If, on the other hand, we are dealing with those who think themselves to be mature teachers and will not regard sound doctrine, we have advice from the first century church:

…but if the teacher himself turn and teach another doctrine with a view to subvert you, hearken not to him; [The Didache, 11:2]

Timothy continues in this vein:

…in the last days perilous times shall come. For men shall be lovers of their own selves … Traitors, heady, highminded, lovers of pleasures more than lovers of God; Having a form of godliness, but denying the power thereof: from such turn away. For of this sort are they which creep into houses, and lead captive silly women laden with sins, led away with divers lusts, Ever learning, and never able to come to the knowledge of the truth. [2 Tim 3:1-7]

We are there. I have seen it with my own eyes. I have tasted and handled. I believe we are living in the days of a ripened humanism.

…humanism is a philosophical statement that declares the end of all being is the happiness of man. The reason for existence is man’s happiness. Now according to humanism, salvation is simply a matter of getting all the happiness you can out of life. [Paris Reidhead, "Ten Shekels and a Shirt", sermon]

Jesus promised that the Holy Spirit will guide us into all truth [John16:13]. Not one person I have ever heard argue for the humanistic gospel has testified of being apprehended by God, brought to his knees in repentance, and radically transformed from a state of death and sin into a state of life.
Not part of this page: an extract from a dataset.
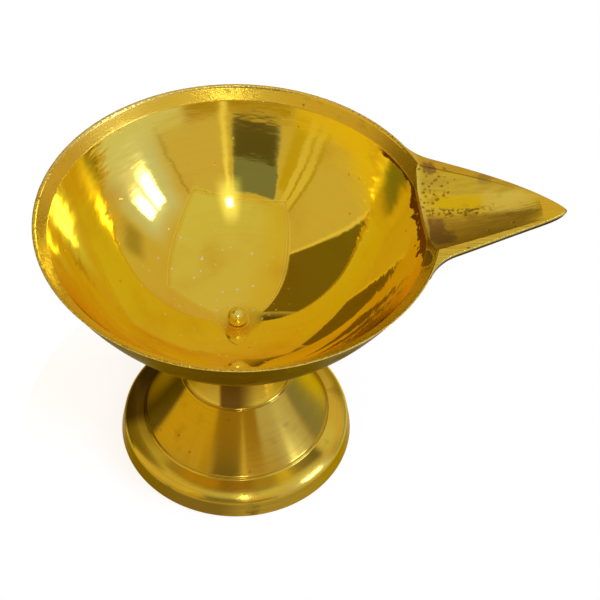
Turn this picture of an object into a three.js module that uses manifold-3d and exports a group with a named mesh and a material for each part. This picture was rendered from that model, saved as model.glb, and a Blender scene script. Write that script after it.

They read books, gather speakers and teachers; they swim in suppositions about things that may or may not be and declare them as fact. They posture and they strut, but not one ever speaks of the ongoing reality of the Cross or the power of the blood of Jesus in his own soul! Nor do they open the way that others may access the Door of the Kingdom.

I’m afraid that it’s become so subtle that it goes everywhere. What is it? In essence it’s this! That this philosophical postulate that the end of all being is the happiness of man, has been sort of covered over with evangelical terms and Biblical doctrine until God reigns in heaven for the happiness of man, Jesus Christ was incarnate for the happiness of man, all the angels exist in the…, Everything is for the happiness of man! AND I SUBMIT TO YOU THAT THIS IS UNCHRISTIAN !!! Isn’t man happy? Didn’t God intend to make man happy? Yes. But as a by-product and not a prime-product! [Reidhead]

The humanistic gospel is the most self-righteous and self-serving gospel I have ever heard. It is the gospel of “niceness” rather than love and salvation. Its adherents compass land and sea to make one proselyte and then make him twice the child of hell as themselves [Mat. 23:15]. The worst humanists are the ones who call themselves believers. Flee this pollution!